Kuhn and the Paradigm Shift
It was Thomas Kuhn who proposed in his book Structure of Scientific Revolutions, that science has a paradigm, an arrangement of the universe that most people agree upon. Every once in a while, that paradigm shifts, because someone discovers something that makes the paradigm shift to another one. Newton did just that in his days, Einstein shifted the paradigm too.
We believe in a rational world, where everything can be explained. It is a safe, but rather dull world with no, or little room for magic. And that is what makes this book so interesting. It is written by a man who had a rational trained mind, but who craved some magic. I can relate to that. My mind craves magic too.

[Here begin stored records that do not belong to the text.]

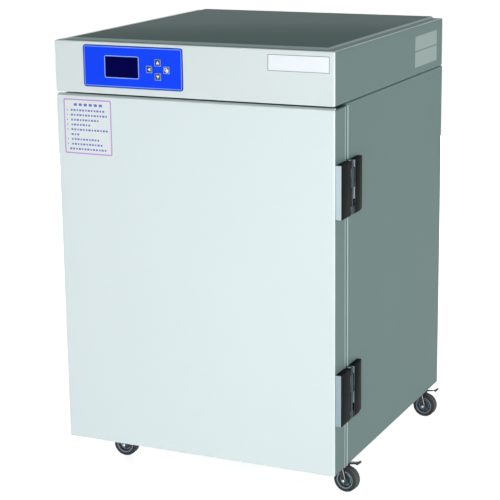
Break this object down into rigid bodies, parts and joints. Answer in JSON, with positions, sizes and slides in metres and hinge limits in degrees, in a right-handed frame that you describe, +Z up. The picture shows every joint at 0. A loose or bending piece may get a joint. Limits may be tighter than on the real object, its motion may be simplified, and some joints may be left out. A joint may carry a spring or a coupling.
{
  "type": "water-jacketed incubator",
  "caption": "Laboratory incubator cabinet on castors: full-height door, inner glass door, wire shelves, water jacket and a control head with keypad and display.",
  "frame": {"origin": "on the floor, under the middle of the overall box", "axes": "+Z up, the door faces -Y, the door hinges are on the +X side"},
  "size_m": [0.5874, 0.6503, 0.8725],
  "materials": {
    "case_grey": "semi-gloss grey-green enamel",
    "white_paint": "gloss white enamel",
    "stainless": "brushed stainless sheet",
    "zinc": "bright zinc plate",
    "insulation_wool": "mineral wool slab",
    "liner_paint": "satin enamel",
    "gasket_rubber": "soft magnetic seal",
    "hinge_black": "gloss black enamel on cast metal",
    "keypad_blue": "printed polyester film",
    "display_dark": "dark clear window",
    "key_navy": "satin moulding",
    "board_green": "solder mask",
    "black_plastic": "fine-grained moulding",
    "clear_glass": "clear float glass",
    "anodised": "natural anodised",
    "brass_fitting": "turned",
    "heater_sheath": "drawn tube, oxidised",
    "castor_black": "black electrocoat on pressed steel",
    "hub_plastic": "moulded nylon",
    "tyre_black": "black rubber tread"
  },
  "bodies": {
    "cabinet": {"base_plate": "zinc", "castor_front_left_plate": "zinc", "castor_front_right_plate": "zinc", "castor_rear_left_plate": "zinc", "castor_rear_right_plate": "zinc", "control_board": "board_green", "control_fascia": "white_paint", "display_window": "display_dark", "drain_valve": "brass_fitting", "filler_neck": "black_plastic", "front_frame": "stainless", "head_shell": "case_grey", "heater_element": "heater_sheath", "hinge_cabinet_leaf_lower": "hinge_black", "hinge_cabinet_leaf_upper": "hinge_black", "inner_chamber": "stainless", "insulation": "insulation_wool", "keypad_panel": "keypad_blue", "outer_case": "case_grey", "overflow_pipe": "brass_fitting", "power_inlet": "black_plastic", "rear_panel": "case_grey", "temperature_probe": "stainless", "top_cover": "case_grey", "water_jacket": "stainless"},
    "door": {"door_panel": "white_paint", "door_tray": "case_grey", "door_insulation": "insulation_wool", "door_liner": "liner_paint", "door_gasket": "gasket_rubber", "hinge_door_leaf_upper": "hinge_black", "hinge_door_leaf_lower": "hinge_black"},
    "glass_door": {"glass_frame": "anodised", "glass_pane": "clear_glass", "glass_knob": "black_plastic"},
    "shelf_upper": {"shelf_upper": "stainless"},
    "shelf_lower": {"shelf_lower": "stainless"},
    "key_up": {"key_up": "key_navy"},
    "key_left": {"key_left": "key_navy"},
    "key_down": {"key_down": "key_navy"},
    "key_menu": {"key_menu": "key_navy"},
    "power_switch": {"power_switch": "black_plastic"},
    "filler_lid": {"filler_lid": "black_plastic"},
    "drain_handle": {"drain_handle": "black_plastic"},
    "castor_front_left_swivel": {"castor_front_left_fork": "castor_black"},
    "castor_front_left_wheel": {"castor_front_left_tyre": "tyre_black", "castor_front_left_hub": "hub_plastic"},
    "castor_front_left_brake": {"castor_front_left_brake": "castor_black"},
    "castor_front_right_swivel": {"castor_front_right_fork": "castor_black"},
    "castor_front_right_wheel": {"castor_front_right_tyre": "tyre_black", "castor_front_right_hub": "hub_plastic"},
    "castor_front_right_brake": {"castor_front_right_brake": "castor_black"},
    "castor_rear_left_swivel": {"castor_rear_left_fork": "castor_black"},
    "castor_rear_left_wheel": {"castor_rear_left_tyre": "tyre_black", "castor_rear_left_hub": "hub_plastic"},
    "castor_rear_left_brake": {"castor_rear_left_brake": "castor_black"},
    "castor_rear_right_swivel": {"castor_rear_right_fork": "castor_black"},
    "castor_rear_right_wheel": {"castor_rear_right_tyre": "tyre_black", "castor_rear_right_hub": "hub_plastic"},
    "castor_rear_right_brake": {"castor_rear_right_brake": "castor_black"}
  },
  "joints": [
    {"name": "door_swing", "type": "hinge", "parent": "cabinet", "child": "door", "pos_m": [0.28825, -0.26535, 0.06998], "axis": [0, 0, 1], "range_deg": [0, 110]},
    {"name": "glass_door_swing", "type": "hinge", "parent": "cabinet", "child": "glass_door", "pos_m": [0.21675, -0.23955, 0.15348], "axis": [0, 0, 1], "range_deg": [0, 94]},
    {"name": "shelf_upper_slide", "type": "slide", "parent": "cabinet", "child": "shelf_upper", "axis": [0, -1, 0], "range_m": [0, 0.079]},
    {"name": "shelf_lower_slide", "type": "slide", "parent": "cabinet", "child": "shelf_lower", "axis": [0, -1, 0], "range_m": [0, 0.079]},
    {"name": "key_up_press", "type": "slide", "parent": "cabinet", "child": "key_up", "axis": [0, 1, 0], "range_m": [0, 0.0006], "stiffness_N_per_m": 800},
    {"name": "key_left_press", "type": "slide", "parent": "cabinet", "child": "key_left", "axis": [0, 1, 0], "range_m": [0, 0.0006], "stiffness_N_per_m": 800},
    {"name": "key_down_press", "type": "slide", "parent": "cabinet", "child": "key_down", "axis": [0, 1, 0], "range_m": [0, 0.0006], "stiffness_N_per_m": 800},
    {"name": "key_menu_press", "type": "slide", "parent": "cabinet", "child": "key_menu", "axis": [0, 1, 0], "range_m": [0, 0.0006], "stiffness_N_per_m": 800},
    {"name": "power_switch_rock", "type": "hinge", "parent": "cabinet", "child": "power_switch", "pos_m": [0.12375, 0.27965, 0.81998], "axis": [-1, 0, 0], "range_deg": [0, 20]},
    {"name": "filler_lid_flip", "type": "hinge", "parent": "cabinet", "child": "filler_lid", "pos_m": [-0.15625, 0.28515, 0.73178], "axis": [1, 0, 0], "range_deg": [0, 90]},
    {"name": "drain_handle_turn", "type": "hinge", "parent": "cabinet", "child": "drain_handle", "pos_m": [-0.15625, 0.29715, 0.14598], "axis": [0, 0, 1], "range_deg": [0, 90]},
    {"name": "castor_front_left_swivel", "type": "hinge", "parent": "cabinet", "child": "castor_front_left_swivel", "pos_m": [-0.25175, -0.21285, 0], "axis": [0, 0, 1], "continuous": true},
    {"name": "castor_front_left_roll", "type": "hinge", "parent": "castor_front_left_swivel", "child": "castor_front_left_wheel", "pos_m": [-0.22678, -0.21154, 0.02518], "axis": [-0.0523, 0.9986, 0], "continuous": true},
    {"name": "castor_front_left_brake", "type": "hinge", "parent": "castor_front_left_swivel", "child": "castor_front_left_brake", "pos_m": [-0.23378, -0.21191, 0.05578], "axis": [-0.0523, 0.9986, 0], "range_deg": [0, 14]},
    {"name": "castor_front_right_swivel", "type": "hinge", "parent": "cabinet", "child": "castor_front_right_swivel", "pos_m": [0.23925, -0.21285, 0], "axis": [0, 0, 1], "continuous": true},
    {"name": "castor_front_right_roll", "type": "hinge", "parent": "castor_front_right_swivel", "child": "castor_front_right_wheel", "pos_m": [0.26401, -0.21633, 0.02518], "axis": [0.1392, 0.9903, 0], "continuous": true},
    {"name": "castor_front_right_brake", "type": "hinge", "parent": "castor_front_right_swivel", "child": "castor_front_right_brake", "pos_m": [0.25707, -0.21535, 0.05578], "axis": [0.1392, 0.9903, 0], "range_deg": [0, 14]},
    {"name": "castor_rear_left_swivel", "type": "hinge", "parent": "cabinet", "child": "castor_rear_left_swivel", "pos_m": [-0.25175, 0.25315, 0], "axis": [0, 0, 1], "continuous": true},
    {"name": "castor_rear_left_roll", "type": "hinge", "parent": "castor_rear_left_swivel", "child": "castor_rear_left_wheel", "pos_m": [-0.22891, 0.24298, 0.02518], "axis": [0.4067, 0.9135, 0], "continuous": true},
    {"name": "castor_rear_left_brake", "type": "hinge", "parent": "castor_rear_left_swivel", "child": "castor_rear_left_brake", "pos_m": [-0.23531, 0.24583, 0.05578], "axis": [0.4067, 0.9135, 0], "range_deg": [0, 14]},
    {"name": "castor_rear_right_swivel", "type": "hinge", "parent": "cabinet", "child": "castor_rear_right_swivel", "pos_m": [0.23925, 0.25315, 0], "axis": [0, 0, 1], "continuous": true},
    {"name": "castor_rear_right_roll", "type": "hinge", "parent": "castor_rear_right_swivel", "child": "castor_rear_right_wheel", "pos_m": [0.26423, 0.25228, 0.02518], "axis": [0.0349, 0.9994, 0], "continuous": true},
    {"name": "castor_rear_right_brake", "type": "hinge", "parent": "castor_rear_right_swivel", "child": "castor_rear_right_brake", "pos_m": [0.25724, 0.25252, 0.05578], "axis": [0.0349, 0.9994, 0], "range_deg": [0, 14]}
  ],
  "couplings": [
    {"joint": "glass_door_swing", "follows": "door_swing", "ratio": 0.85},
    {"joint": "shelf_upper_slide", "follows": "door_swing", "m_per_rad": 0.041},
    {"joint": "shelf_lower_slide", "follows": "door_swing", "m_per_rad": 0.041}
  ]
}
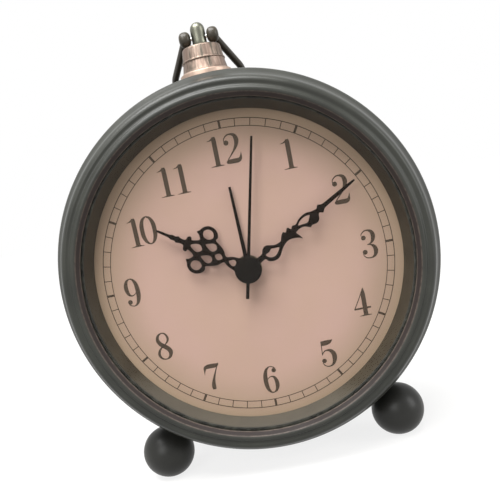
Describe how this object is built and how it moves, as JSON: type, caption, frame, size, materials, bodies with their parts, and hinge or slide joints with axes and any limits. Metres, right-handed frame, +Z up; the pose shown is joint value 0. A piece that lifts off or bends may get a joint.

You can see the conflict between rational world and spiritual mind reflected in the battle between Sigmund Freud and Carl Jung. Where Freud always remained the scientist, Jung embraced the spiritual end of the current continuum.
This book is very interesting because the same conflict resided within Conan Doyle and Gothic Tales revolve around this conflict between rationality and spirituality.
John Bowen Professor of Nineteenth-Century Literature at the University of York about the Gothic Genre: “Gothic is a world of doubt, particularly doubt about the supernatural and the spiritual. It seeks to create in our minds the possibility that there may be things beyond human power, reason and knowledge. But that possibility is constantly accompanied by uncertainty”. (www.bl.uk/romantics-and-victorians/articles/gothic-motifs#authorBlock1).
You get 34 mysterious packages that are telling you about strange events in strange places and suggest a spiritual solution. But leave room for the rational one. It is a nice and fun exercise. Conan Doyle is a gifted writer and you will be entertained.
The book has a selected number of stories which give you the opportunity to really get to know this fascinating man. For example, “The Captain of the Polestar” is loosely based upon his years as a ship doctor. “Through the Veil” introduces you to his infatuation with parapsychology, reincarnation in particular.
If you want to understand more about the current paradigm, this might be a very entertaining book for you. If you love a good horror story, this might be a good book for you. I really like the fact that these jewels (most of them are written in the 1920s) are being republished by Oxford University Press.